Quote every line below exactly as it reads.
------------------------------------
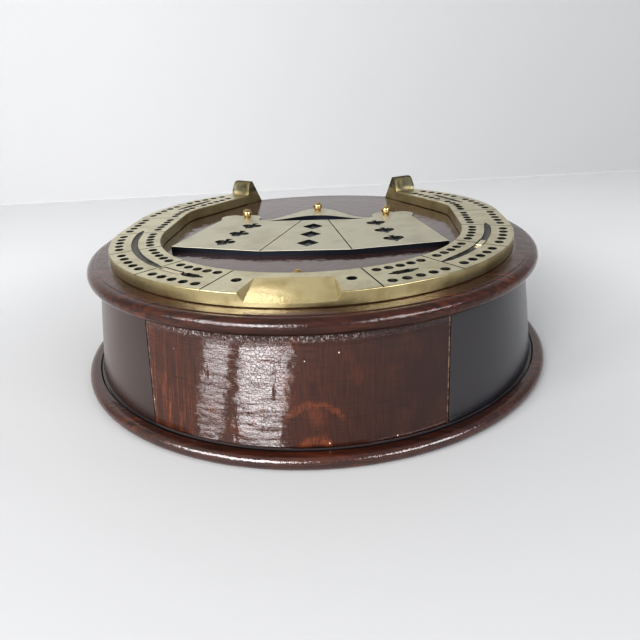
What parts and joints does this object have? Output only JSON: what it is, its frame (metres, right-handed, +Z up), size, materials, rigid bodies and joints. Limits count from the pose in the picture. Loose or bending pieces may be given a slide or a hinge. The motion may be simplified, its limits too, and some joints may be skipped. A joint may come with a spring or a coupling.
{
  "type": "cribbage board",
  "caption": "Cribbage board: brass horseshoe with peg holes and a brass fan of cards on a round moulded wooden box with a curved-front drawer and lift-out pegs.",
  "frame": {"origin": "centre of the underside of the base plinth", "axes": "+Z up; -Y is the front, where the shoe's toe and the drawer point; +X to the right seen from the front"},
  "size_m": [0.214, 0.214, 0.0654],
  "materials": {
    "mahogany": "glossy aged shellac",
    "drawer_face": "glossy crackled shellac",
    "plain_wood": "bare planed wood",
    "shoe_brass": "worn satin brass with dark recesses",
    "plate_brass": "worn satin brass",
    "peg_brass": "polished brass",
    "screw_steel": "dull steel",
    "pip_black": "black lacquer"
  },
  "bodies": {
    "case": {"base_plinth": "mahogany", "drum_wall": "mahogany", "top_board": "mahogany", "left_guide": "plain_wood", "right_guide": "plain_wood", "drawer_stop": "plain_wood", "horseshoe": "shoe_brass", "shoe_nails": "shoe_brass", "card_plate": "plate_brass", "club_pips": "pip_black", "diamond_pips": "pip_black", "spade_pips": "pip_black", "horseshoe_screws": "screw_steel", "card_plate_screws": "screw_steel", "base_screws": "screw_steel"},
    "drawer": {"drawer_front": "drawer_face", "drawer_left_side": "plain_wood", "drawer_right_side": "plain_wood", "drawer_back": "plain_wood", "drawer_bottom": "plain_wood", "drawer_screws": "screw_steel"},
    "left_peg": {"peg_left": "peg_brass"},
    "middle_peg": {"peg_middle": "peg_brass"},
    "right_peg": {"peg_right": "peg_brass"},
    "toe_peg": {"peg_toe": "peg_brass"}
  },
  "joints": [
    {"name": "drawer_slide", "type": "slide", "parent": "case", "child": "drawer", "axis": [0, -1, 0], "range_m": [0, 0.09]},
    {"name": "left_peg_lift", "type": "slide", "parent": "case", "child": "left_peg", "axis": [0, 0, 1], "range_m": [0, 0.03]},
    {"name": "middle_peg_lift", "type": "slide", "parent": "case", "child": "middle_peg", "axis": [0, 0, 1], "range_m": [0, 0.03]},
    {"name": "right_peg_lift", "type": "slide", "parent": "case", "child": "right_peg", "axis": [0, 0, 1], "range_m": [0, 0.03]},
    {"name": "toe_peg_lift", "type": "slide", "parent": "case", "child": "toe_peg", "axis": [0, 0, 1], "range_m": [0, 0.03]}
  ]
}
------------------------------------
## Output for this exercise
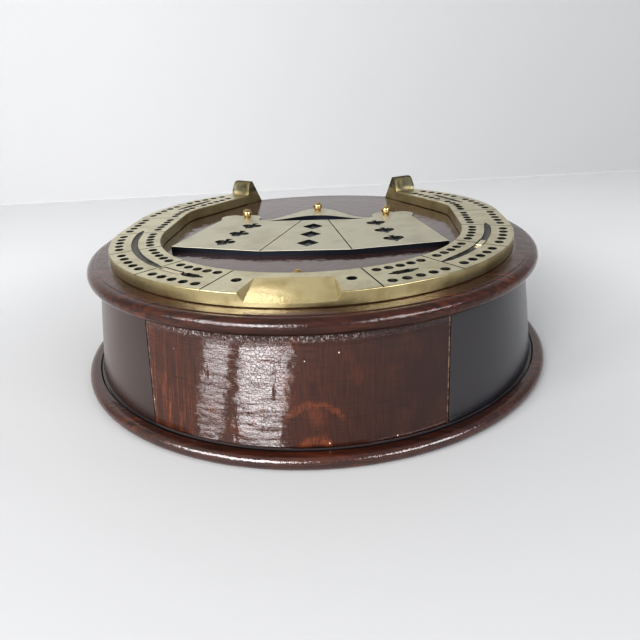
What parts and joints does this object have? Output only JSON: what it is, its frame (metres, right-handed, +Z up), size, materials, rigid bodies and joints. Limits count from the pose in the picture. Loose or bending pieces may be given a slide or a hinge. The motion may be simplified, its limits too, and some joints may be skipped. A joint may come with a spring or a coupling.
{
  "type": "cribbage board",
  "caption": "Cribbage board: brass horseshoe with peg holes and a brass fan of cards on a round moulded wooden box with a curved-front drawer and lift-out pegs.",
  "frame": {"origin": "centre of the underside of the base plinth", "axes": "+Z up; -Y is the front, where the shoe's toe and the drawer point; +X to the right seen from the front"},
  "size_m": [0.214, 0.214, 0.0654],
  "materials": {
    "mahogany": "glossy aged shellac",
    "drawer_face": "glossy crackled shellac",
    "plain_wood": "bare planed wood",
    "shoe_brass": "worn satin brass with dark recesses",
    "plate_brass": "worn satin brass",
    "peg_brass": "polished brass",
    "screw_steel": "dull steel",
    "pip_black": "black lacquer"
  },
  "bodies": {
    "case": {"base_plinth": "mahogany", "drum_wall": "mahogany", "top_board": "mahogany", "left_guide": "plain_wood", "right_guide": "plain_wood", "drawer_stop": "plain_wood", "horseshoe": "shoe_brass", "shoe_nails": "shoe_brass", "card_plate": "plate_brass", "club_pips": "pip_black", "diamond_pips": "pip_black", "spade_pips": "pip_black", "horseshoe_screws": "screw_steel", "card_plate_screws": "screw_steel", "base_screws": "screw_steel"},
    "drawer": {"drawer_front": "drawer_face", "drawer_left_side": "plain_wood", "drawer_right_side": "plain_wood", "drawer_back": "plain_wood", "drawer_bottom": "plain_wood", "drawer_screws": "screw_steel"},
    "left_peg": {"peg_left": "peg_brass"},
    "middle_peg": {"peg_middle": "peg_brass"},
    "right_peg": {"peg_right": "peg_brass"},
    "toe_peg": {"peg_toe": "peg_brass"}
  },
  "joints": [
    {"name": "drawer_slide", "type": "slide", "parent": "case", "child": "drawer", "axis": [0, -1, 0], "range_m": [0, 0.09]},
    {"name": "left_peg_lift", "type": "slide", "parent": "case", "child": "left_peg", "axis": [0, 0, 1], "range_m": [0, 0.03]},
    {"name": "middle_peg_lift", "type": "slide", "parent": "case", "child": "middle_peg", "axis": [0, 0, 1], "range_m": [0, 0.03]},
    {"name": "right_peg_lift", "type": "slide", "parent": "case", "child": "right_peg", "axis": [0, 0, 1], "range_m": [0, 0.03]},
    {"name": "toe_peg_lift", "type": "slide", "parent": "case", "child": "toe_peg", "axis": [0, 0, 1], "range_m": [0, 0.03]}
  ]
}